In pushing the House of Representative to impeach Supreme Court Chief Justice Renato Corona, President Aquino deployed all weapons  in  the arsenal of the presidency to attack Corona as head of  the third independent pillar of the Philippine Constitutional system, except to call in the army to raid the Court and arrest Corona and the offending  justices his administration has identified as appointees of former President Gloria Macapagal-Arroyo.

Such a final solution to the conflict between the presidency and the Court, their most serious clash since the founding of the post-war Republic,  would have required the proclamation of a national emergency and the imposition of martial law, like Ferdinand Marcos did it in 1972.

Mr. Aquino averted such a drastic solution, apparently because it was uncertain that the army would carry out such a risky political adventure without adequate preparation to ensure success. It took more than a year for Marcos to prepare the ground for martial law after the August 1971 Plaza Miranda bombing.

It appears that Mr. Aquino, who is not famous for  doing meticulous homework, decided to take the easier option  of staging a soft coup on the Corona Court. It was less messy than a coup involving the army and the police. Besides, there was the risk that the army might turn its guns towards Malacañang and stage a coup on the President instead.

Mr. Aquino didn’t have to be told that the army had given his mother plenty of trouble with their recurrent coups from 1987 to 1989.  So he initiated the impeachment project, marshaled his allies in the House of Representatives and backed them with the most powerful non-military weapon at his command: the patronage resources of the pork barrel.

The Corona Court, packed with Arroyo appointees, was an extremely vulnerable target. Its prestige had been undermined by a series of decisions starting with the midnight appointment of  the Chief Justice and decisions perceived to be biased for Arroyo and which Corona was accused in the Articles of Impeachment of allegedly masterminding.

Because of the Court’s decisions that are seen as biased for Arroyo, its public approval and trust ratings have fallen sharply.

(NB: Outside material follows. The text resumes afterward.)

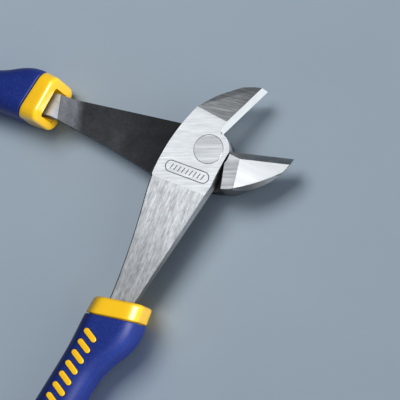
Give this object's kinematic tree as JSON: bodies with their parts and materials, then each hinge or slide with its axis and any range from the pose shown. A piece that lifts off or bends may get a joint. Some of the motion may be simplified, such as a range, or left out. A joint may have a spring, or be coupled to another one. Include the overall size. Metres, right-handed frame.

The aggressive manner by which the Aquino administration  has been pursuing the impeachment of  Corona to remove an obstacle in its battle against corruption in government has been  criticized by bar associations and civil liberties groups as  heavy-handed, vindictive and full of shortcuts in violation of due process of law. The attacks on Corona have been criticized as an attempt to remove not only Corona and other Arroyo-appointed justices to enable Mr. Aquino to  pack the Court with his own appointees and eventually take control of it. For example, the Integrated Bar of the Philippines, warned, “This is not the first time a complaint has been filed against an impeachable official, but this is the first time time that this has been done with despicable haste and arbitrariness.”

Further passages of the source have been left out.